Der Hinweis der Antragstellerinnen auf die Rechtsprechung des BSG zum Streitgegenstand und zur Einbeziehung von Folgebescheiden greift nicht (BSG, Urteil vom 07.11.2006 - B 7b AS 14/06 R). Der Sachverhalt ist nicht vergleichbar. Entgegen des Vortrags der Antragsteller könnte der Hinweis vom 05.10.2011 nur dann von dem Aufhebungsbescheid vom 08.11.2011 als überholt angesehen werden, wenn der Antragsgegner in diesem Bescheid dazu Ausführungen gemacht hätte.

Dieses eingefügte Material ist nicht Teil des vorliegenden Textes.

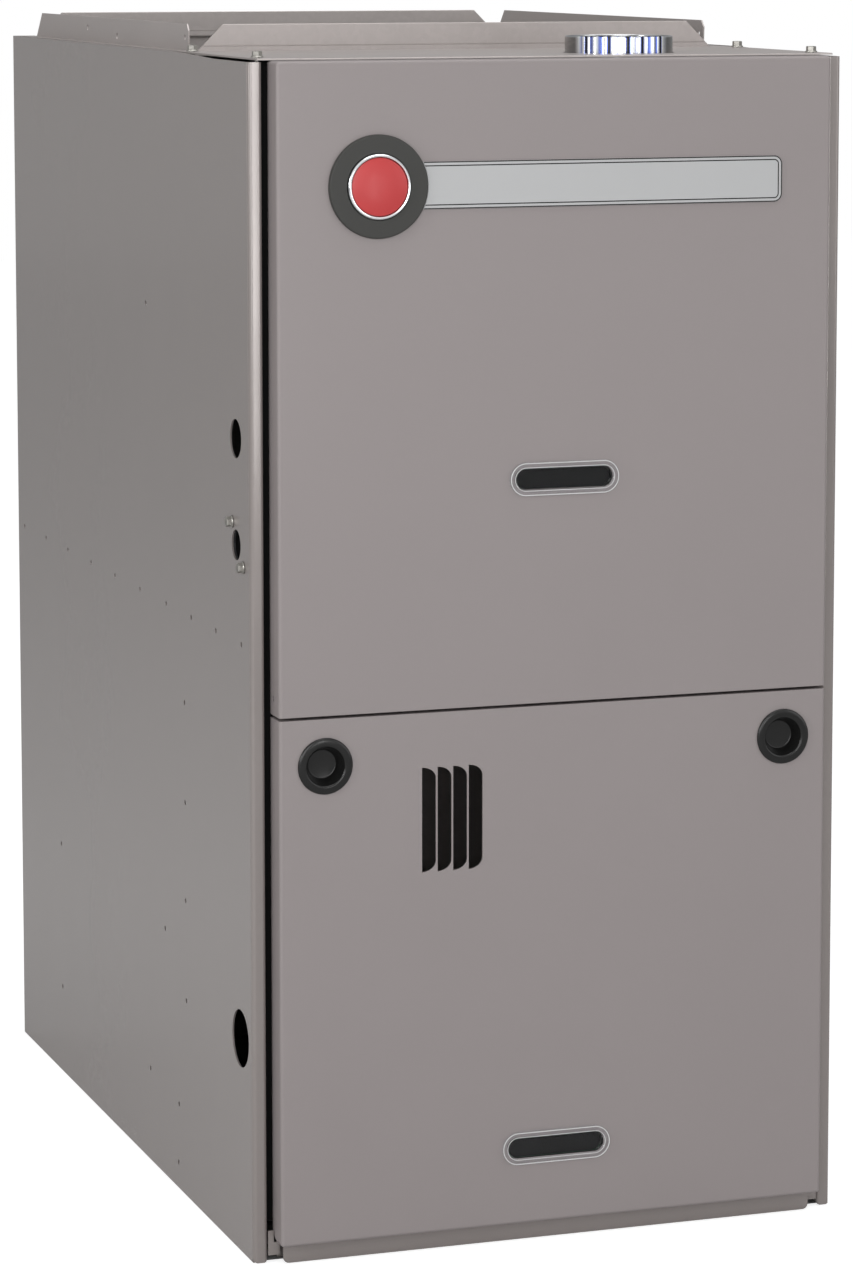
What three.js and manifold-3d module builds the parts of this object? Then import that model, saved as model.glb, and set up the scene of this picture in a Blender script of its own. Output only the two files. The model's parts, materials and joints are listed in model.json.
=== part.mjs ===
// Forced air gas furnace, upflow, in millimetres. X runs across the front and +Z is up.
// The doors face -Y. The origin is on the floor, at the middle of the overall box.
import * as THREE from "three";
import { mergeVertices } from "three/addons/utils/BufferGeometryUtils.js";
import Module from "manifold-3d";

const wasm = await Module();
wasm.setup();

// ---------------------------------------------------------------- driving dimensions

const SHEET = 1.2; // steel sheet of the casing and the doors
const GAP = 0.35; // clearance between pieces that touch
const WALL = 1.5; // heavier sheet and cast walls inside

const CASE = { halfWidth: 224.5, front: -337.5, back: 361.5, height: 860, bend: 1.6 };
const SIDE = { flangeInner: 214.4, flangeReturn: 12, rearFlange: 19, foot: 20, footEnd: 30, headroom: 2.5 };
const SIDE_HOLES = [
  { y: -302, z: 591, radius: 14 },
  { y: -302, z: 515, radius: 11 },
  { y: -306, z: 157.5, radius: 21 },
];

const DOOR = {
  face: -355,
  halfWidth: 209.2,
  top: 858.3,
  split: 397,
  bottom: 15,
  bend: 3,
  depth: 22,
  sill: 11,
};
const DOOR_BACK = DOOR.face + SHEET;
const SPLIT_GAP = 1.3;
const MITRE = 7; // cut at the lower ends of the lower door's side returns

const WINDOW = { length: 83.4, height: 24.4, proud: 2.4, viewLength: 71, viewHeight: 13.6, centres: [4, -1] };
const WINDOW_Z = [560, 71.5];
const CUP = {
  x: 175.5,
  z: 362,
  rim: 20.3,
  mouth: 15.3,
  floor: 11.3,
  depth: 9,
  proud: 1.8,
  neck: 17.6,
  wall: 1.4,
};
const LOUVRE = { count: 4, left: -103.3, pitch: 11.75, width: 10.6, bottom: 280.3, top: 356.2, drop: 6 };

const EMBLEM = {
  x: -135.5,
  z: 770.5,
  ring: 36.5,
  rim: 23.2,
  disc: 20.4,
  ringProud: 3,
  rimProud: 5,
  proud: 6.5,
};
const PLATE = { right: 170.7, bottom: 754, top: 787.3, corner: 6, thick: 0.9 };

const TOP = { halfWidth: 218, lipFront: -331.2, lipHalf: 205, lipDrop: 20, rearDrop: 14, ledge: 15 };
const DUCT = { halfWidth: 206, front: -138, back: 350, rise: 19.5, sideFront: -122, sideBack: 349 };
const VENT = { x: 78, y: -269, radius: 40, rise: 12, drop: 26, wall: 1 };

const DECK = { z: 445, front: -331.2, frontEdge: 365, apronHalf: 201 };
const VESTIBULE_Y = -142; // front face of the panel between the burner compartment and the heat exchanger
const BASE = { lip: -343.5, lipHalf: 201, back: -325.8, height: 26 };
const TAB = { inner: 202.4, neck: 207.4, outer: 209.4, face: -337.3, bottom: 5, shoulder: 14.4 };

const BURNER = { xs: [-60, 15, 90], z: 520, mouth: 17, throat: 9.5, inlet: 12.5, front: -288, back: -173.5 };
const TUBE = { radius: 22, wall: 1.3, pitch: 70, back: 335, forward: -60 };
const RACK = { left: -104, right: 134, bottom: 482, top: 562, front: -176, ear: -316, earHalf: 18 };
const PROBE_HOLES = { z: BURNER.z + 4, radius: 4, xs: [RACK.left + 14, RACK.right - 12] };
const GAS = { y: -306, radius: 9.5, end: 128 };
const VALVE = { left: -168, right: -114, bottom: 488, top: 552, front: -328, back: -284 };
const COLLECTOR = { left: -100, right: 130, bottom: 690, top: 772, front: -222 };
const INDUCER = {
  x: 33,
  z: 712,
  radius: 72,
  front: -286.4,
  back: COLLECTOR.front - GAP,
  neck: 31.5,
  neckTop: 790,
  shell: 2,
  inlet: 28,
  eye: 26,
  shaftHole: 8,
};
const WHEEL = { radius: 58, plateFront: 8, plateBack: 10, hub: 12, shaft: 4, blades: 12, bladeRoot: 20 };

const BLOWER = { y: 130, z: 222, half: 115, wheel: 125, wheelHalf: 104, start: 140, end: 190, cutoff: 70 };
const MOTOR = { radius: 68, from: -150, to: -14, boss: 20, shaftHole: 7.5, shaftDepth: 14 };
const SWITCH = { x: 120, z: 378, plunger: 4 };
const PANEL = { half: 150, top: 190, front: BASE.back + GAP };

// ---------------------------------------------------------------- finishes

const finish = (color, roughness, metalness) =>
  new THREE.MeshStandardMaterial({ color, roughness, metalness });

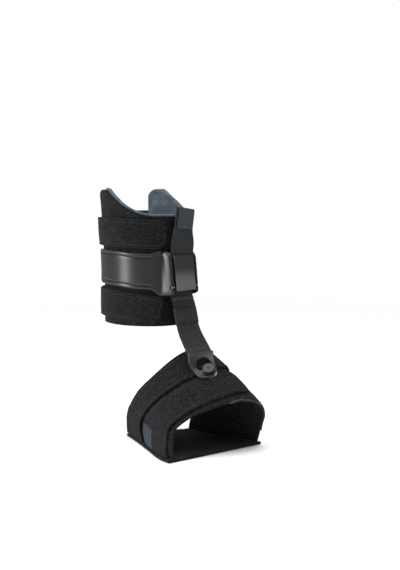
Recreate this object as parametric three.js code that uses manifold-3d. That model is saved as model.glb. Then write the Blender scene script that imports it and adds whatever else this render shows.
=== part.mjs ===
// Drop-foot ankle orthosis for a right foot: a padded ankle cuff with a moulded
// band and a lever clasp, an elastic lift strap, and a barefoot wrap with a button.
// Millimetres. +Z is up from the floor, the toes point to -Y, the inner side is +X.
// The origin lies under the middle of the sole band, on the floor.
import * as THREE from 'three';
import { mergeVertices } from 'three/addons/utils/BufferGeometryUtils.js';
import Module from 'manifold-3d';

// ---- Driving dimensions -------------------------------------------------------

const gap = 0.3;                 // clearance between pieces that touch
const bladeOver = 3;             // how far a cutter runs past what it cuts

// Leg: the cuff is built round the leg axis, turned from the foot by the toe-out
const legAxisY = 50;
const toeOut = THREE.MathUtils.degToRad(10);

// Cuff section at its waist, outside, and how it opens towards the top
const cuffHalfWidth = 36.5;
const cuffFront = 39.3;
const cuffBack = 43.6;
const cuffWaist = 150;
const cuffFlare = 0.085;         // share by which the section grows at cuffFlareTop
const cuffFlareTop = 213;
const cuffBottom = 103.5;
const cuffFrontTop = 199.3;
const cuffEarTop = 222.5;
const earAngle = 106;            // degrees from the front, where the ear is highest
const cuffEnd = 128;             // degrees from the front, where the cuff's fabric ends
const earCorner = 8;
const shellWall = 1.8;
const foamWall = 2.3;
const liningWall = 1.3;
const foamInset = 4;
const liningRise = 1.6;          // the lining shows above the shell's edge
const spineOverlap = 10;         // degrees under each cuff end
const spineTop = 204;

// Closure straps of the cuff, angles in degrees round the leg from the front
const strapWall = 2.8;
const strapWidth = 25;
const strapCorner = 8;
const strapHingeAngle = 62;
const strapSewnAngle = 285;
const strapRiseStart = 11;       // the straps climb between these two angles
const strapRiseEnd = 112;
const upperStrap = { tipAngle: 19.5, tipZ: 183, backZ: 185.6 };
const lowerStrap = { tipAngle: 24.5, tipZ: 116.8, backZ: 122.4 };
const hookWall = 0.8;
const hookInset = 4;

// Moulded band with its two cheeks and the flat base between them
const bandWall = 2.2;
const bandEnd = 140;
const bandCorner = 9;
const bandTop = 167;
const bandBottom = 136;
const bandBackRise = 3;          // the arms climb by this towards the back
const cheekRise = 2.6;           // the cheeks stand above the arms
const cheekDrop = 6;             // and hang below them
const valleyAngle = 32;          // where the cheek starts to rise from the arm
const cheekWidth = 2.6;          // width of the cheek's front face
const cheekSetBack = 2;          // behind the cover's front
const baseWall = 1.2;
const baseBottom = 131;
const baseTop = 168;

// Clasp lever
const coverHalfWidth = 14.2;
const coverWall = 1.4;
const coverTop = 166.7;
const coverFrontTop = 45.6;      // how far the front stands from the leg axis
const coverFrontBottom = 49.3;
const coverLip = 4.6;            // below the axle
const sideClearance = 0.4;
const axleZ = 138;
const axleY = 45;
const axleRadius = 0.9;
const camRadius = 2;
const camTeeth = 14;
const camToothDepth = 0.35;

// Lift strap
const webWall = 1.3;
const webHalfWidth = 13.9;
const webLowerEnd = 120.4;
const tailHalfWidth = 14.6;
const tailHinge = 169.4;
const tailTop = 204.6;
const labelHalfWidth = 12.8;
const labelWall = 0.9;
const labelFrontDrop = 16.5;
const labelBackDrop = 7;
const keeper = { left: 16.5, right: 6.5, z: 127.6, radius: 1.9 };
const patchTop = new THREE.Vector3(0, -45, 119.5);
const patchBottom = new THREE.Vector3(-0.5, -49, 105);
const patchWall = 3;
const elasticHalfWidth = 13.6;
const elasticWall = 1.8;

// Keyhole tab, measured from the button along the tab, and the button
const tabTopOnLeg = new THREE.Vector3(-4.5, -66.5, 82.3);
const tabWall = 2.4;
const tabTip = 7.2;
const tabCorner = 9.5;
const tabTopHalfWidth = 13.5;
const tabWaistHalfWidth = 10.2;
const keyholeRadius = 6.9;
const keyholeShift = 6.6;        // big hole's centre, from the button towards the elastic
const shankRadius = 2.5;
const shankPlay = 0.6;
const headRadius = 5.6;
const headHeight = 3;
const collarRadius = 7;
const flangeRadius = 5;
const flangeWall = 1;
const buttonAlong = 78;
const buttonAngle = 72.5;        // degrees round the foot from the outer side

// Foot wrap: thicknesses and the outer shape of the wrapped foot
const wrapWall = 2.6;
const layerGap = 0.5;            // between the base and the straps on it
const soleWall = 3;
const bindingWall = 1.1;
const bindingWidth = 1.6;
const instepHeight = 118.5;      // height of the ridge above the heel's front
const instepFall = 0.6;          // fall of the ridge for each mm towards the toes
const innerShape = 2.4;          // superellipse power of the inner half
const footSections = [
  // along: mm ahead of the leg axis; outer, inner: half-widths; ridge: the ridge's
  // place towards the inner side; shape: superellipse power of the outer half
  { along: -12, outer: 22, inner: 27, ridge: 2, shape: 1.78 },
  { along: 20, outer: 29, inner: 31.5, ridge: 9, shape: 1.68 },
  { along: 50, outer: 37, inner: 36.5, ridge: 16, shape: 1.52 },
  { along: 80, outer: 45, inner: 46.5, ridge: 20, shape: 1.42 },
  { along: 105, outer: 43.5, inner: 54, ridge: 20, shape: 1.5 },
  { along: 140, outer: 36, inner: 48, ridge: 14, shape: 1.7 },
];
// Edges of the wrap and its straps: mm ahead of the leg axis at each angle round
// the foot, from 0 at the outer side of the sole to 180 at the inner side
const rearEdge = [[0, 0], [10, -2], [21, 10], [39, 32], [60, 46], [90, 56], [125, 50], [180, 22]];
const slitRear = [[0, 38], [8, 28], [16, 31], [27, 43], [40, 57], [64, 73], [90, 79], [125, 74], [180, 58]];
const slitFront = [[0, 46], [10, 36], [19, 38.5], [33, 52], [42, 61], [65, 78], [90, 85], [125, 84], [180, 70]];
const frontEdge = [[0, 88], [15, 80], [22, 77], [35, 85], [43, 91], [60, 101], [85, 107], [125, 108], [180, 92]];
const wrapMargin = 4;            // the base shows this far ahead of the front strap
const wrapTuck = 2.5;            // and is hidden this far under the rear strap
const frontTip = { hinge: 85, end: 100, corner: 6 };
const rearTip = { hinge: 106, end: 136, corner: 7 };
const tipGap = 0.8;               // degrees between a strap and its tip

// ---- Solids and booleans ------------------------------------------------------

const wasm = await Module();
wasm.setup();

// Keeps only the position and joins the vertices that lie together
function weld(geometry) {
  geometry.deleteAttribute('normal');
  geometry.deleteAttribute('uv');
  return mergeVertices(geometry, 1e-4);
}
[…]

Unabhängig von der Gewährung von Prozesskostenhilfe für das einstweilige Rechtsschutzverfahren besteht Anlass für den Antragsgegner zu überprüfen, ob nicht bereits in dem Anfang Dezember 2011 eingereichten Vordruck "VE" und dem Antrag auf Ausstellung eines Bildungsgutscheins vom 16.01.2012 eine vor dem 24.01.2012 liegende Antragstellung auf Grundsicherung zu sehen ist. Dieser Antrag wäre dann noch zu bescheiden.
Kosten werden im Prozesskostenhilfe-Beschwerdeverfahren nicht erstattet (§ 73a Abs. 1 S. 1 SGG i.V.m. § 127 Abs. 4 SGG).
Dieser Beschluss ist mit der Beschwerde nicht angreifbar (§ 177 SGG).